» **Instructions for the task**: Exactly and only the lines from the one containing "const wineGlass = new THREE.Group();" through the one containing "in imported if" are to be repeated, both ends included.

» **Collected data**:
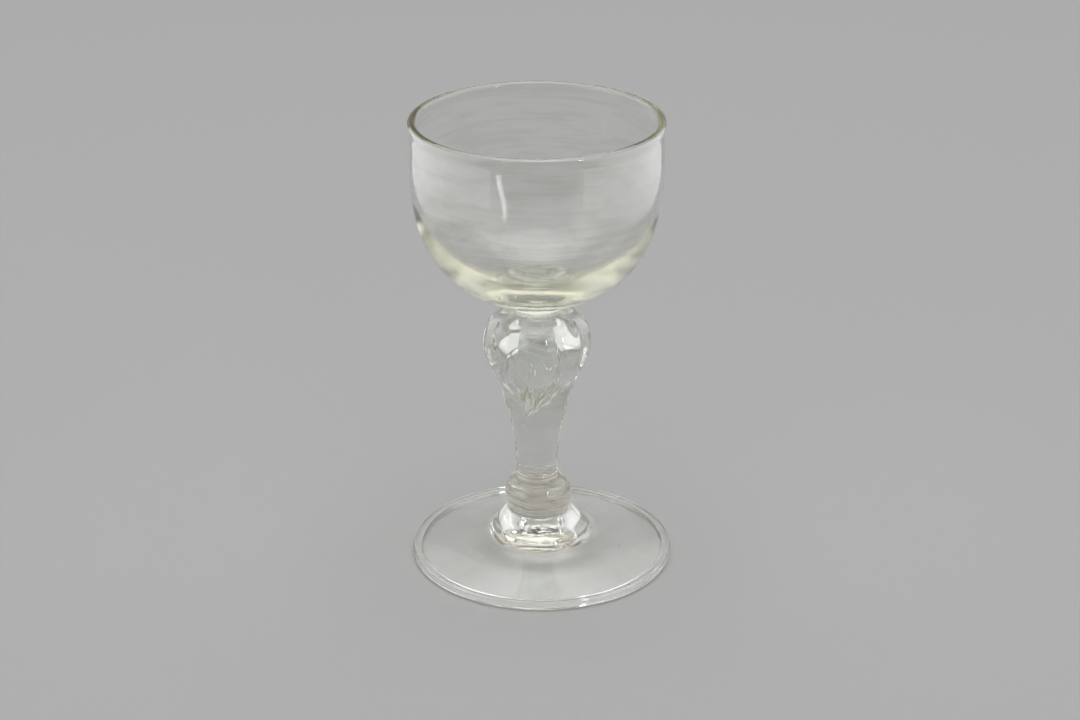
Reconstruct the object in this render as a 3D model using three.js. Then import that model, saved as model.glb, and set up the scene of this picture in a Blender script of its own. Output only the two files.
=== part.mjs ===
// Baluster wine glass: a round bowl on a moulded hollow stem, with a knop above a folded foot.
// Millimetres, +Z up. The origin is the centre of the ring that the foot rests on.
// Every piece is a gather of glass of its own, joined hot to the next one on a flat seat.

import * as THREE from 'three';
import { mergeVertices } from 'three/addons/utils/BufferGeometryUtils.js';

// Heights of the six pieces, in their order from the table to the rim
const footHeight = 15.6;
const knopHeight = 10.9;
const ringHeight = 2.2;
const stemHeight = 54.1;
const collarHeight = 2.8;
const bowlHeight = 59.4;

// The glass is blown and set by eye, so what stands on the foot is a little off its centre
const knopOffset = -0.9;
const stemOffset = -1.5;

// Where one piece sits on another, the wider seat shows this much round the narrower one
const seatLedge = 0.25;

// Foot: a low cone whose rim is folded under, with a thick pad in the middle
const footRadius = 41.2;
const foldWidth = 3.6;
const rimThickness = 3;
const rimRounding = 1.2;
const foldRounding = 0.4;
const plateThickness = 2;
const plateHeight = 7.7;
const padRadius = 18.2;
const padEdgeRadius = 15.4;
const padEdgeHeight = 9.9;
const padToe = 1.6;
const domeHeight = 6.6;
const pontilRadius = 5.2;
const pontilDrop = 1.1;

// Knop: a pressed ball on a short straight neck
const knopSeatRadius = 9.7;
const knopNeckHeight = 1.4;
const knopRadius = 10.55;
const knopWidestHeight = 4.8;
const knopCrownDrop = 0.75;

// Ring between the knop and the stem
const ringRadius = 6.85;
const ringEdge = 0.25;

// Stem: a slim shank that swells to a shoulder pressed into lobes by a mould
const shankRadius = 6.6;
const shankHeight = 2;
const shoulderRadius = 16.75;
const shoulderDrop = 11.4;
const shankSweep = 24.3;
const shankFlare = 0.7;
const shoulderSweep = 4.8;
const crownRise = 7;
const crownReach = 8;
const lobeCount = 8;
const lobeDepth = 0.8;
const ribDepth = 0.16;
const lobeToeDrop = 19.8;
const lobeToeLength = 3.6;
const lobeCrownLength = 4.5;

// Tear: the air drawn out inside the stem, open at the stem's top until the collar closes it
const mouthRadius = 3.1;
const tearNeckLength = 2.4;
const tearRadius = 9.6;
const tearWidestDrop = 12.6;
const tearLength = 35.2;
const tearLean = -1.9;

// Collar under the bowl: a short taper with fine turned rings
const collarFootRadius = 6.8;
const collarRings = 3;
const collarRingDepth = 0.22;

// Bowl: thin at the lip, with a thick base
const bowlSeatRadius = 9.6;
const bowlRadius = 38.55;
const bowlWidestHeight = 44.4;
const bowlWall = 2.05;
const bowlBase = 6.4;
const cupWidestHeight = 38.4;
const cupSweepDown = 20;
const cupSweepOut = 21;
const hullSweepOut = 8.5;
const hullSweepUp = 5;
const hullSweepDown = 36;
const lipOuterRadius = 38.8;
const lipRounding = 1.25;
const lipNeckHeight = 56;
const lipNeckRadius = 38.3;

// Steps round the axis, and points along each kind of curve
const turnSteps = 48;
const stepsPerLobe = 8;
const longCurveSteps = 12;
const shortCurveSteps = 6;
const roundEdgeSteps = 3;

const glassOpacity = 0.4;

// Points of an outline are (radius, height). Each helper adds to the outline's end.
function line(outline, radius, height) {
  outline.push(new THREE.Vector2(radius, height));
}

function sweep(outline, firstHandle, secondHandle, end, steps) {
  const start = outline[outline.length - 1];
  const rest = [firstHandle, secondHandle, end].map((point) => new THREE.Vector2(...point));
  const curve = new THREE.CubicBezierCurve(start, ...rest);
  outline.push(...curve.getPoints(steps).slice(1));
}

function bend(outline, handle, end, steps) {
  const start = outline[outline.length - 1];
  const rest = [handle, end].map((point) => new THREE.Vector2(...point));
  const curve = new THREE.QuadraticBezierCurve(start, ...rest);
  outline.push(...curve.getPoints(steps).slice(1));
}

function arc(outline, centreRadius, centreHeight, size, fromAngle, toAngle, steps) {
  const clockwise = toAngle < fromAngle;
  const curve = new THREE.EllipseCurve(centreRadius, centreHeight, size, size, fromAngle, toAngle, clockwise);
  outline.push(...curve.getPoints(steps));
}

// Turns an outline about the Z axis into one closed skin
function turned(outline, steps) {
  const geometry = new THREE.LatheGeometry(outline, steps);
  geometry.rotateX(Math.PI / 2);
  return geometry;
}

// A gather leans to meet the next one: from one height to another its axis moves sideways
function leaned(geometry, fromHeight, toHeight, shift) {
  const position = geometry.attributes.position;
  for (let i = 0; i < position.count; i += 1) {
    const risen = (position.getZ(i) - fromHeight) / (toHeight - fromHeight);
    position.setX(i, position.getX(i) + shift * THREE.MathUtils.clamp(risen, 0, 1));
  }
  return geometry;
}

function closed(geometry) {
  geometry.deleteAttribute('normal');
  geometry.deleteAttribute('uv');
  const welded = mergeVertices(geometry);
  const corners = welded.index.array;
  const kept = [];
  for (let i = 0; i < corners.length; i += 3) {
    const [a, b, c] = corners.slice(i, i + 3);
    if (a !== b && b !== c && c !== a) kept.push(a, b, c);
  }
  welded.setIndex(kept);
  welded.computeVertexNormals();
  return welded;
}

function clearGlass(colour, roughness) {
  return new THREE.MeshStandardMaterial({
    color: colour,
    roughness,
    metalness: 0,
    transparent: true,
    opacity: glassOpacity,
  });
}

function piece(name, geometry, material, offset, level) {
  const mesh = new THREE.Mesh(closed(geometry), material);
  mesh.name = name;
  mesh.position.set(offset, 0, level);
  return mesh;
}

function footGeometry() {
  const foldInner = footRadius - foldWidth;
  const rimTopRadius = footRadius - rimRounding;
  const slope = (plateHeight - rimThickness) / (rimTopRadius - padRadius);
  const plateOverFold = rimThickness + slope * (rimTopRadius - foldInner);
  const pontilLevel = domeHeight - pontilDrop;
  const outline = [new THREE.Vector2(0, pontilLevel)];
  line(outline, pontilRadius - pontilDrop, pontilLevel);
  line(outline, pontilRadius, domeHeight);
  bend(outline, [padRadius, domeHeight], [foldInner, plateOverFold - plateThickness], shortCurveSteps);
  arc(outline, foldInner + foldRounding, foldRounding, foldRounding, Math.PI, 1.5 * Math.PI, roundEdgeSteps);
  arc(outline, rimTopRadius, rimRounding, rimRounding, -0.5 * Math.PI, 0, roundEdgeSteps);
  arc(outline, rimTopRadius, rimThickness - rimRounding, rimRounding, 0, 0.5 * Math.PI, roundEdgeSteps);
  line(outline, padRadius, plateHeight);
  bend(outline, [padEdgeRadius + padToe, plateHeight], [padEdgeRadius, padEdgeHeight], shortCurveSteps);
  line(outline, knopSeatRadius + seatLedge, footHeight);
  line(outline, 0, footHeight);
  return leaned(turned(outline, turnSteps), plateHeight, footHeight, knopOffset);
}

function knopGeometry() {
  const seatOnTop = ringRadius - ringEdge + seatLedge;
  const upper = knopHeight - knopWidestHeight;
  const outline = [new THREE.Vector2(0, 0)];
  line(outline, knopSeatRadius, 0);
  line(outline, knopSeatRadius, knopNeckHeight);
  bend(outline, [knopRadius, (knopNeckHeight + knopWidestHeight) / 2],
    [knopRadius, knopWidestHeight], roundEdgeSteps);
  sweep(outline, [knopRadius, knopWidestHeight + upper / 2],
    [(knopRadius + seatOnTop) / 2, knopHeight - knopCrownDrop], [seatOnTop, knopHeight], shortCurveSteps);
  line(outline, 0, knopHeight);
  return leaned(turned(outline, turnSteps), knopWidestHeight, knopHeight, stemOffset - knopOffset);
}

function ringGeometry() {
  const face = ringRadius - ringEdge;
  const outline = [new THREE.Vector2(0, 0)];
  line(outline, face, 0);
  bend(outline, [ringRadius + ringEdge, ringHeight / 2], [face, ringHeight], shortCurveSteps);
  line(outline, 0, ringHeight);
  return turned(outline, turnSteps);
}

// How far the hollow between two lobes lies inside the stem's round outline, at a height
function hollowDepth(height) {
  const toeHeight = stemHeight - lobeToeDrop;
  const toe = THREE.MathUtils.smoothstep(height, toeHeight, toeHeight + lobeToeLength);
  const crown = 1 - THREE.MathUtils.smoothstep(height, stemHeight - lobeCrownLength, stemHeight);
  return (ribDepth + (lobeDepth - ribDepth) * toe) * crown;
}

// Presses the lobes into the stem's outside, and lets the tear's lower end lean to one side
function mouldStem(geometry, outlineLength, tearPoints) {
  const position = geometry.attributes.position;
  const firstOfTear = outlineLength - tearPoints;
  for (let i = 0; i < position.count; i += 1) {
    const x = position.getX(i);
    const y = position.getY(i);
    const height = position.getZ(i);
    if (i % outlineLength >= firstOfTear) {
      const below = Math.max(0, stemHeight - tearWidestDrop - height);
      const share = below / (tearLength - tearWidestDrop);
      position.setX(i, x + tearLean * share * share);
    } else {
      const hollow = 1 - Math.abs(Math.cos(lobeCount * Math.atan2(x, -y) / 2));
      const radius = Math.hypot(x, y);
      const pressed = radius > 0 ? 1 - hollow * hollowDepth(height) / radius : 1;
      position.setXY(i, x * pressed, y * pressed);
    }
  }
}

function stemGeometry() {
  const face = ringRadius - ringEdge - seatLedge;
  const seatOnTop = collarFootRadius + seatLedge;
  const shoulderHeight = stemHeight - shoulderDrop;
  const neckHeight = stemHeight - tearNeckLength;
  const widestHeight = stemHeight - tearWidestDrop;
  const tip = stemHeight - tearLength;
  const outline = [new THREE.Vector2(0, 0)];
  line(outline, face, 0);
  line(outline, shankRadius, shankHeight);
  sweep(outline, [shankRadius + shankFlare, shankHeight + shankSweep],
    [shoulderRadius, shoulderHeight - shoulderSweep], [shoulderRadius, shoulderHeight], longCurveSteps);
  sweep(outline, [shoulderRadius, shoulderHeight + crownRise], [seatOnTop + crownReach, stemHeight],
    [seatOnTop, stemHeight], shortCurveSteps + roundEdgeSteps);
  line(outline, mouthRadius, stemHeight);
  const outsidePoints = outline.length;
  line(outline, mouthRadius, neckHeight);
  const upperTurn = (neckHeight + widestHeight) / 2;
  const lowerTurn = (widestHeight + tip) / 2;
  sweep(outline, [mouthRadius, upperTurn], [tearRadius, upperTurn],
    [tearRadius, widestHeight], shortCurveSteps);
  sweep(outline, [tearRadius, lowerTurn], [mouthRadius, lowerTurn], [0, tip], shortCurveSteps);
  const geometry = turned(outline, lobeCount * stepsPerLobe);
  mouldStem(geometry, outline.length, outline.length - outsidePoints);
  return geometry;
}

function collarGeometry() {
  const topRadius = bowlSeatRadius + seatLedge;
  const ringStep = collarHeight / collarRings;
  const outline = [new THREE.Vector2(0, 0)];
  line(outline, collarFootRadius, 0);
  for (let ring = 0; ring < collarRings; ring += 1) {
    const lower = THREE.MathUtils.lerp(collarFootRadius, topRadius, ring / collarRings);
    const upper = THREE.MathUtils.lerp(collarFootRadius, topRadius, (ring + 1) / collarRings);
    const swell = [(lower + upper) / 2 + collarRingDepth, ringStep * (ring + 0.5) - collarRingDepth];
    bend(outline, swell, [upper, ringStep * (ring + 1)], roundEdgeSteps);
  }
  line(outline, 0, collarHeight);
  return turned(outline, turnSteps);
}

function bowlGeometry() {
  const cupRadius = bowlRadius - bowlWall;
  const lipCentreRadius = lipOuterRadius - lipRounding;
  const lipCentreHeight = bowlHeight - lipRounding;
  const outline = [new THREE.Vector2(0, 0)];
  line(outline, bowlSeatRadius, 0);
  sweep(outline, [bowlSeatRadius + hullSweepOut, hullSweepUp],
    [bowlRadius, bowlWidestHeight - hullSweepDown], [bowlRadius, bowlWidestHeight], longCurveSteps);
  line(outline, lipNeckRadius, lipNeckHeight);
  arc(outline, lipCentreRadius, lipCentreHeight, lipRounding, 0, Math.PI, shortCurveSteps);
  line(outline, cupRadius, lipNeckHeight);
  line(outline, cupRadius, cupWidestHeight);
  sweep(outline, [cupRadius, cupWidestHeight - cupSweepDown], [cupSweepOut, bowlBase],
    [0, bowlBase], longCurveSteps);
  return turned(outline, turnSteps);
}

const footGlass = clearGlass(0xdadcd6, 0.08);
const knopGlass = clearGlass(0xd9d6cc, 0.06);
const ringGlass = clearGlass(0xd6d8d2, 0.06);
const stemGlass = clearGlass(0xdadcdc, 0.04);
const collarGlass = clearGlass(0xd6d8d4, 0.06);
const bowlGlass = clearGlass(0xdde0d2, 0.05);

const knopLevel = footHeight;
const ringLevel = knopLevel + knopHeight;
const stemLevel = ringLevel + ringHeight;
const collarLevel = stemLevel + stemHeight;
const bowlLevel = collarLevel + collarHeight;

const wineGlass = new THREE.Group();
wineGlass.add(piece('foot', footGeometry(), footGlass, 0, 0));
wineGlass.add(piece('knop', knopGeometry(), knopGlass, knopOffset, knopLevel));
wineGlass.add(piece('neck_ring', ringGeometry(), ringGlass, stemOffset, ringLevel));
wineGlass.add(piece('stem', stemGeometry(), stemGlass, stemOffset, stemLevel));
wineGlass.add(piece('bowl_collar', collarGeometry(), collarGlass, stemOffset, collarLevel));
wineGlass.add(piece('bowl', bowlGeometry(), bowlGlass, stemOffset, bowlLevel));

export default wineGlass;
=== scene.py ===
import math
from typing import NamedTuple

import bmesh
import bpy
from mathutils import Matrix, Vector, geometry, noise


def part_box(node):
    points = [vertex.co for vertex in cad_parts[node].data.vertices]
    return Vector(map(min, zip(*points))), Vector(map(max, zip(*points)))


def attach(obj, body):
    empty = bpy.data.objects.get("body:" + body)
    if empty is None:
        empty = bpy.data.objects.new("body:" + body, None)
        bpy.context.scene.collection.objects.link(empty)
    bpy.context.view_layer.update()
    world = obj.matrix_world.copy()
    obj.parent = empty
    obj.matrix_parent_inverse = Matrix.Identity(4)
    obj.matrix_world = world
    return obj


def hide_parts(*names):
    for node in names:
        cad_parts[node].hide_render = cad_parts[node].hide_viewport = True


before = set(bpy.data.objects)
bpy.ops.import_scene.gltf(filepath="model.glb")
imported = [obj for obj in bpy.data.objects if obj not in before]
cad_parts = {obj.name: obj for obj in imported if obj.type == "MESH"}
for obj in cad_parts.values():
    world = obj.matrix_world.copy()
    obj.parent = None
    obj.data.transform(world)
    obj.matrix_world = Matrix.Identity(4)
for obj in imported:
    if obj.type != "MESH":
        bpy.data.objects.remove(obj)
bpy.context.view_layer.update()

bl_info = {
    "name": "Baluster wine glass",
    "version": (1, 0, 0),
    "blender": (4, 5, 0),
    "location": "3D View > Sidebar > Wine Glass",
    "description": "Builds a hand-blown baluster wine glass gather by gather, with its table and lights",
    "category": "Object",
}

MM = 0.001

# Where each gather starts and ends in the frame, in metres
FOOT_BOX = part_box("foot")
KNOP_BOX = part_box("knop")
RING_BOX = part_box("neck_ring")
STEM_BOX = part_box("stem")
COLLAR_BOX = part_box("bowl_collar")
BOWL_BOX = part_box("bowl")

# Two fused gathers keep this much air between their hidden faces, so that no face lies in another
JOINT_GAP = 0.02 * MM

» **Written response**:
const wineGlass = new THREE.Group();
wineGlass.add(piece('foot', footGeometry(), footGlass, 0, 0));
wineGlass.add(piece('knop', knopGeometry(), knopGlass, knopOffset, knopLevel));
wineGlass.add(piece('neck_ring', ringGeometry(), ringGlass, stemOffset, ringLevel));
wineGlass.add(piece('stem', stemGeometry(), stemGlass, stemOffset, stemLevel));
wineGlass.add(piece('bowl_collar', collarGeometry(), collarGlass, stemOffset, collarLevel));
wineGlass.add(piece('bowl', bowlGeometry(), bowlGlass, stemOffset, bowlLevel));

export default wineGlass;
=== scene.py ===
import math
from typing import NamedTuple

import bmesh
import bpy
from mathutils import Matrix, Vector, geometry, noise


def part_box(node):
    points = [vertex.co for vertex in cad_parts[node].data.vertices]
    return Vector(map(min, zip(*points))), Vector(map(max, zip(*points)))


def attach(obj, body):
    empty = bpy.data.objects.get("body:" + body)
    if empty is None:
        empty = bpy.data.objects.new("body:" + body, None)
        bpy.context.scene.collection.objects.link(empty)
    bpy.context.view_layer.update()
    world = obj.matrix_world.copy()
    obj.parent = empty
    obj.matrix_parent_inverse = Matrix.Identity(4)
    obj.matrix_world = world
    return obj


def hide_parts(*names):
    for node in names:
        cad_parts[node].hide_render = cad_parts[node].hide_viewport = True


before = set(bpy.data.objects)
bpy.ops.import_scene.gltf(filepath="model.glb")
imported = [obj for obj in bpy.data.objects if obj not in before]
cad_parts = {obj.name: obj for obj in imported if obj.type == "MESH"}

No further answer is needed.